Article 10 ( Private Investment)

The  state encourages and protects private  capital  investments and enterprises  based on the  market economy and guarantees their  protections in  accordance with  the provisions of law.

Article  11 (  Trade )

Affairs related  to the domestic and  external  trade   shall be regulated  by law in accordance  with the needs of the national economy  and public interests.

Article 13 ( Economy )

The  state shall formulate and implement effective  programs for development of industries  growth of production, increasing of public living standards and support to craftsmanship.

John Pilger  in his  book  Freedom  Next Time  writes  “ Through all the  humanitarian crisis in living  memory no  country has been abused and suffered more and none has  been  helped  less than Afghanistan.”

With this in mind it would be appropriate  to draw the attention of the supporters of Afghanistan that unless the poverty  is eliminated in that country victory against terrorism, regardless of the number of troops and sophistication of the arsenal would be an illusion.

Before it gets too late the issues  have  got to be addressed  duly. This would be a WIN WIN situation. And the  cost of  not doing much as it has been proven in the past  will be extensive and unbearable.  Though it is late still Afghanistan can be salvaged, provided there is a firm commitment on part of all the stakeholders.

Thirty years ago for my master’s thesis in Industrial Engineering at Asian Institute of Technology, I had developed “A SYSTEMS DYNAMICS MODEL TO STUDY THE PROCESS OF INDUSTRIAL DEVELOPMENT IN AFGHANISTAN”.

This was a computer simulation model analyzing policy implications of different sectors of Afghan economy for twenty years.
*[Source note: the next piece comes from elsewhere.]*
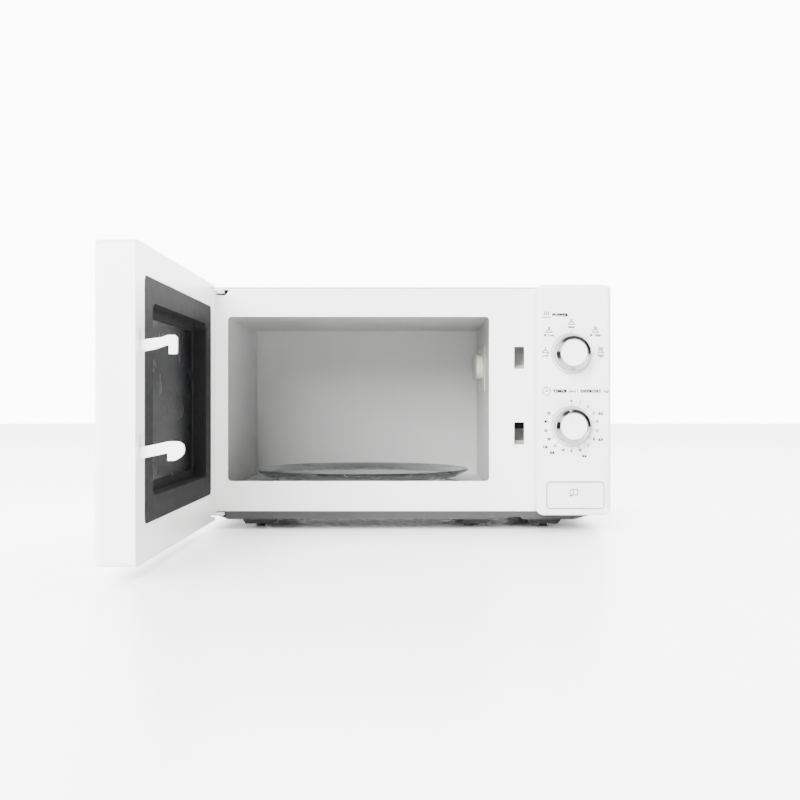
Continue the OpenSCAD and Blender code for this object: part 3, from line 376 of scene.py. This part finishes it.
@dataclass(frozen=True)
class PerforatedSheet(Finish):
    """Black painted steel sheet with a square field of round holes."""

    pitch_mm: float = 2.0
    hole_mm: float = 1.3

    def output(self, tree: Tree, shader: bpy.types.Node) -> Socket:
        """Cuts the holes out of the sheet with a transparent pattern."""
        scaled = tree.add(
            "ShaderNodeVectorMath", {"operation": "SCALE"}, {0: tree.place(), "Scale": 1 / (self.pitch_mm * MM)}
        ).outputs[0]
        cell = tree.add("ShaderNodeVectorMath", {"operation": "FRACTION"}, {0: scaled}).outputs[0]
        centred = tree.add("ShaderNodeVectorMath", {"operation": "SUBTRACT"}, {0: cell, 1: (0.5, 0.5, 0.5)}).outputs[0]
        flat = tree.add("ShaderNodeVectorMath", {"operation": "MULTIPLY"}, {0: centred, 1: (0, 1, 1)}).outputs[0]
        away = tree.add("ShaderNodeVectorMath", {"operation": "LENGTH"}, {0: flat}).outputs["Value"]
        hole = tree.add(
            "ShaderNodeMath", {"operation": "LESS_THAN"}, {0: away, 1: 0.5 * self.hole_mm / self.pitch_mm}
        ).outputs[0]
        through = tree.add("ShaderNodeBsdfTransparent").outputs[0]
        return tree.add("ShaderNodeMixShader", values={0: hole, 1: shader.outputs[0], 2: through}).outputs[0]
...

With that plus years of professional engagement in activities directly related to economic development of Afghanistan on record, I respectfully present this  to draw your attention to the fact that challenges posed there will not be met without much  difficulty . And it requires  a strong professional backup. My love to that country makes me write this so proper measures are taken to avoid missing the opportunity available.